Complex Concepts Simplified
- American Rule: The default principle that each party bears its own attorney fees unless a statute or contract provides otherwise.
- Prevailing Party: A party who achieves its litigation objective — for a defender, maintaining the status quo of an existing decree.
- Nonsuit: A voluntary dismissal of one’s own cause of action, effectively ending the case without adjudication on the merits.
- Marital Dissolution Agreement (MDA): A contract between divorcing spouses that sets terms for property division, support, custody, and often includes fee-shifting provisions for post-divorce enforcement disputes.
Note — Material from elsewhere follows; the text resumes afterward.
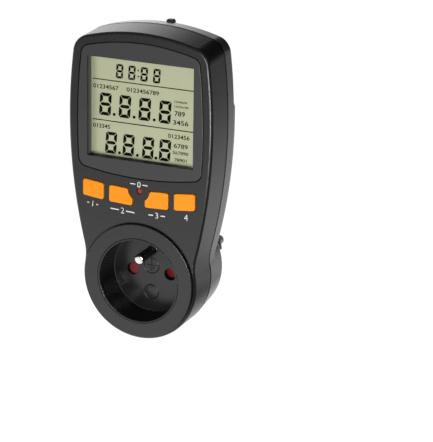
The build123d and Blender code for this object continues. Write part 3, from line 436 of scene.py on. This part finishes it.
# Electrical parts

# Solder mask over glass laminate: green lacquer with the copper's outlines under it
laminate = moulded("green_solder_mask", "#1f6a3a", "#185a30", 0.30, 0.5, 0.01, 3.0)
# Moulded epoxy of the chips
chip_epoxy = moulded("black_epoxy", "#232325", "#2b2b2d", 0.5, 0.3, 0.01, 2.0)
# Conductive rubber strips between the board and the display
strip_rubber = moulded("conductive_rubber", "#5c5c58", "#3c3c3a", 0.7, 0.4, 0.02, 1.0)
# Push switch bodies and their plungers
switch_nylon = moulded("black_nylon", "#26262a", "#1f1f22", 0.45, 0.4, 0.01, 3.0)
# Soft leads' insulation
brown_pvc = moulded("brown_pvc", "#5a3420", "#4d2c1b", 0.42, 0.5, 0.006, 4.0)
blue_pvc = moulded("blue_pvc", "#2c5d9c", "#26528a", 0.42, 0.5, 0.006, 4.0)
# Film capacitor's box
capacitor_box = moulded("yellow_polyester_box", "#d8b53c", "#cba933", 0.4, 0.4, 0.01, 4.0)
# Dipped varistor and the electrolytic's shrunk sleeve
varistor_epoxy = moulded("blue_dipped_epoxy", "#2f5f98", "#284f84", 0.3, 0.9, 0.02, 2.0)
capacitor_sleeve = moulded("shrunk_pvc_sleeve", "#23262c", "#2c3038", 0.35, 0.5, 0.005, 3.0)

dress(laminate, "control_board", "power_board")
dress(chip_epoxy, "display_controller", "metering_chip")
dress(strip_rubber, "contact_strips")
dress(switch_nylon, "key_switches", "set_plunger", "energy_plunger", "cost_plunger", "up_plunger",
      "reset_plunger")
dress(brown_pvc, "live_in_lead", "live_out_lead")
dress(blue_pvc, "neutral_lead")
dress(capacitor_box, "dropper_capacitor")
dress(varistor_epoxy, "varistor")
dress(capacitor_sleeve, "filter_capacitor")

# Window: cast acrylic with a coat against glare, quite clear, so that the figures behind it stay black
window_acrylic, tree, output = new_finish("clear_acrylic")
window_place = add_node(tree, "ShaderNodeTexCoord").outputs["Object"]
window_ripple = add_node(tree, "ShaderNodeTexNoise", {"Vector": window_place, "Scale": 1 / (14 * mm),
                                                      "Detail": 1.0})
window_bump = add_node(tree, "ShaderNodeBump", {"Height": window_ripple.outputs["Fac"],
                                                "Distance": 0.01 * mm, "Strength": 1.0})
window_gloss = add_node(tree, "ShaderNodeBsdfGlossy", {"Roughness": 0.05, "Color": linear("#ffffff"),
                                                       "Normal": window_bump.outputs["Normal"]})
window_clear = add_node(tree, "ShaderNodeBsdfTransparent", {"Color": linear("#fbfdf8")})
window_fresnel = add_node(tree, "ShaderNodeFresnel", {"IOR": 1.12})
window_mix = add_node(tree, "ShaderNodeMixShader", {0: window_fresnel.outputs["Fac"],
                                                    1: window_clear.outputs["BSDF"],
                                                    2: window_gloss.outputs["BSDF"]})
tree.links.new(window_mix.outputs["Shader"], output.inputs["Surface"])
dress(window_acrylic, "display_window")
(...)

- Tenn. Code Ann. § 36-5-103(c): The family-law statute authorizing trial courts to award reasonable attorney fees to the prevailing party in enforcement or modification proceedings concerning alimony, child support, custody, or parenting plans.
Conclusion
Vanessa Colley v. John S. Colley, III establishes a clear, precedent-setting rule: when an obligor spouse files a post-divorce petition to alter or terminate an existing award of alimony (or child support or custody) and then takes a voluntary nonsuit, the defending obligee spouse is the “prevailing party” under both a properly drafted MDA and Tenn. Code Ann. § 36-5-103(c). That obligee spouse may recover reasonable attorney fees for defending the original award — at the trial level and on appeal. This holding reinforces the deterrent against frivolous or harassing litigation, ensures the meaningful enforcement of contractual fee provisions, and affirms the legislature’s intent to protect economically disadvantaged spouses from being forced to spend their awarded support on lawyer fees.